A valuable employee is one who can contribute to the goals of the organization and is a good fit for the job.
Most managers will tell you they donít have trouble identifying a valuable employee. However, most managers incorrectly define "valuable." They look only at the employee's productivity, willingness to do whatever is asked, and potential for promotion. Managers may cast aside valuable employees because they question management policies and procedures; they may label these employees "difficult to work with" and chastised them for not being team players.
Objectively, every employee should be "valued," but not every employee in every job is "valuable." Some employees are working in the wrong place; they are simply not the right person for the job; they don't have the qualities, characteristics, and ability to contribute. However, they may be valuable elsewhere in the company. The fact that they are not "valuable" in this job does not mean I shouldn't respect or appreciate (value) them as a people.
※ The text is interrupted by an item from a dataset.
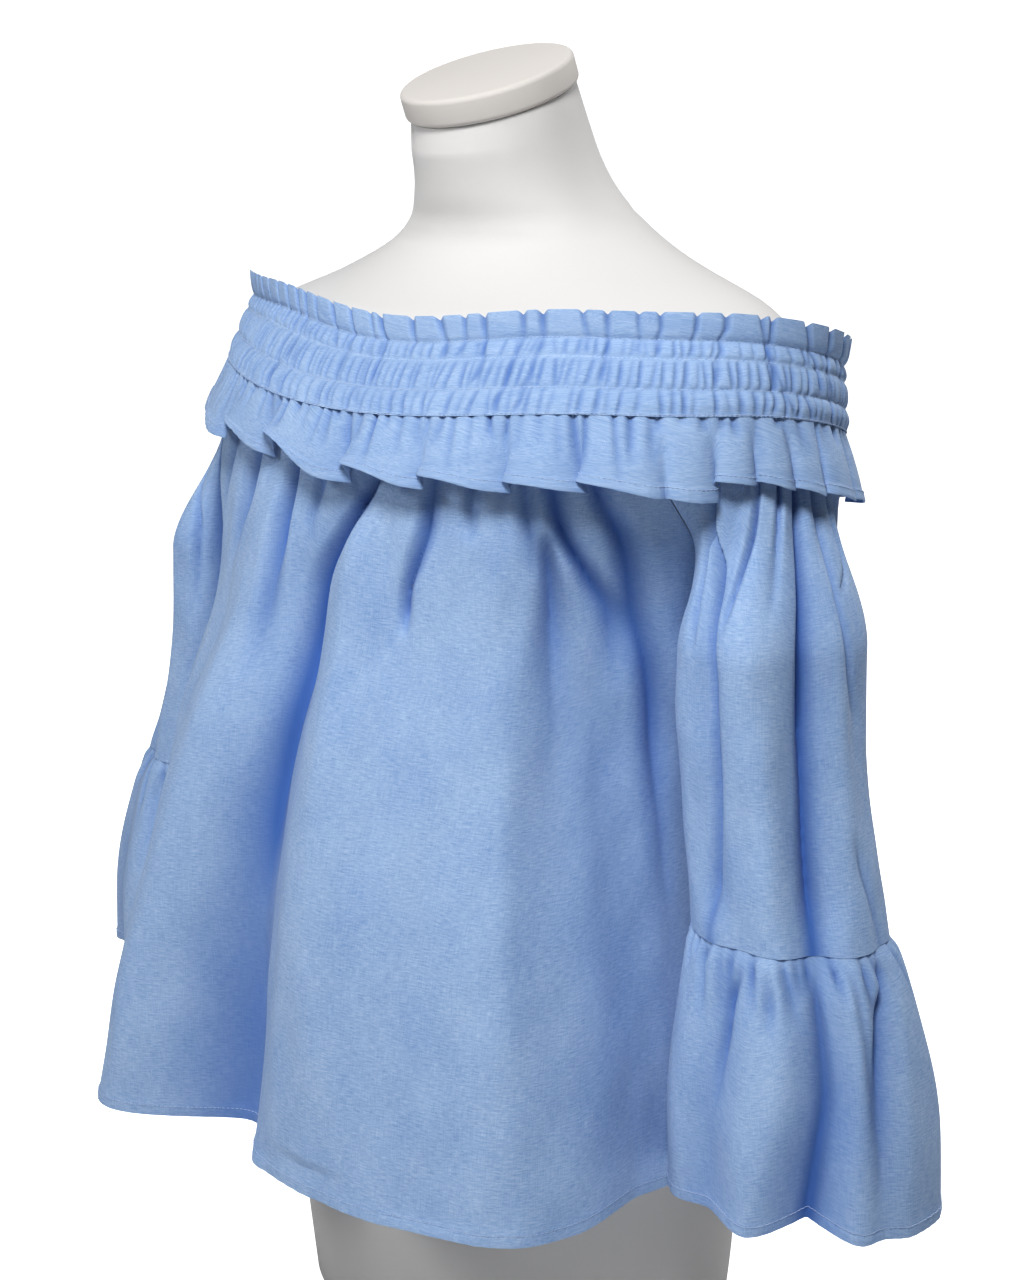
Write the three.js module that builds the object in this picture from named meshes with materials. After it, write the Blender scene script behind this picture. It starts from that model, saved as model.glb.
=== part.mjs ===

Managers require maturity to understand the difference between "valued" and "valuable." They have difficulty assessing how valuable an employee is for many reasons. Some organizations have poor job definition, leaving managers to say, "How can I assess whether employees are a good fit if I don't know what I'm trying to fit them into?" Managers may have personality conflicts with some employees who "push their buttons;" they are never able to assess them fairly. Finally, some managers have poor management skills; if they do not have the skill of "assessing and coaching," then they are unable to judge an employee's fit for a job.